Saturnalia was, for those of you raised by wolves, the ancient Roman holiday (celebrated on December 25) that eventually gave way to Christmas. I had a student from Hungary and another from Greece, but as my charges were all under the age of 19, it was a scientific impossibility that any of them could have been born in the Roman Empire before 391 A.D. (the year Emperor Theodosius outlawed the traditional pagan Roman religion). So by celebrating Saturnalia, my students would not only spread joy and goodwill throughout the group but also learn to appreciate a different cultural tradition. I didn’t make them wear ancient Roman dress, but they did have to wander around wishing each other “io Saturnalia” (the traditional greeting), and I threw a party at the end. I wanted to make some traditional ancient Roman holiday snacks, but I couldn’t find a single pet store willing to sell me a thousand larks once I told them I was going to cut out the larks’ tongues and marinate them in red wine.
June 27, 2004
Okay, I just watched the eleventh episode in the fourth season of Queer as Folk, and here’s the thing:
I’ve never been to Pittsburgh, but aren’t there any people of color there?
June 26, 2004
Yesterday I went to see Fahrenheit 9/11 and learned what I already knew, that our country is ruled by liars and recidivists oh wait to be a recidivist you have to have stopped committing crimes at some point, and then I went over to E.S.’s place and watched NOW With Bill Moyers and learned about how Alan Greenspan is quite literally mortgaging our country’s future and then I read the New York Times and learned that although the FCC won’t tell anybody what words they’re not allowed to say evidently “go fuck yourself” is totally fine so long as it’s the vice president who says it to a senator who criticizes his blatant cronyism and so long as he feels better afterwards and then I wondered what I or any of us could possibly do about any of this, other than going out and getting a gun and shooting all the Republicans we know whoops I don’t know any Republicans, since Antonin Scalia disenfranchised everybody in America or at least everybody in America that Katherine Harris hadn’t already disenfranchised and I just thank God we live in the greatest democracy in the world; otherwise I might be worried.
June 23, 2004
Yesterday, I went to City Quilter to buy material for the quilting class I’m starting next week.

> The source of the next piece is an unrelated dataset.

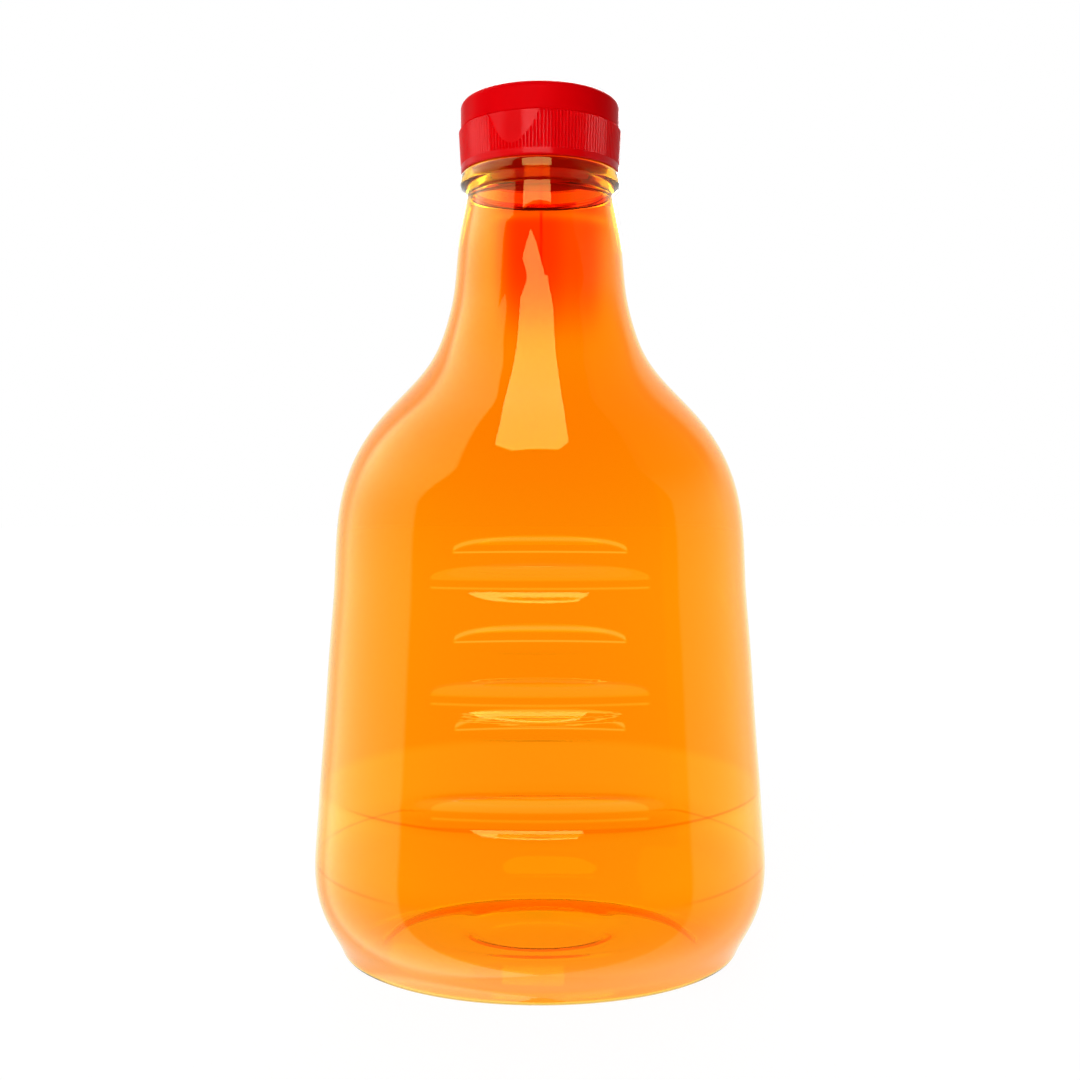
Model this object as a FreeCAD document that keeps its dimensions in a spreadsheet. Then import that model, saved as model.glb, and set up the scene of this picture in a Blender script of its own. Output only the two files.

Then I went to That’s SO Gay: Tales of Extremely Gay Gayness, where I performed a really, really gay cabaret song to which I’d written both the words and the music.
Then I knitted on the subway home.
This afternoon, I successfully auditioned to become an aerobics instructor at the Paris Health Club. (I’m officially on their sub list until the new season starts in September.)
In an hour, after walking my Maltese, I’m going to go to my boyfriend’s apartment in Brooklyn and have anal sex.
I’m not hubristic enough to think that I’m the gayest person ever, but I’m nevertheless pleased with the amount of gayness I’ve managed to concentrate in my body.
June 21, 2004
Yesterday, E.S. and I went to Baltimore to visit David and his boyfriend. At one point during the visit, David and I were discussing how much better things would be if we ran the world. E.S. said, “I don’t think that would be a good idea.”
I asked him what he could possibly mean.
“I don’t see any problem with David’s running the world,” he said. “Just you. You’re too punitive and vengeful.”
I fixed him with a gimlet eye and said, “Just you wait. You’ll find out how punitive and vengeful I can be.”
Then, head held high, I turned on my heel and tried to walk through a closed screen door.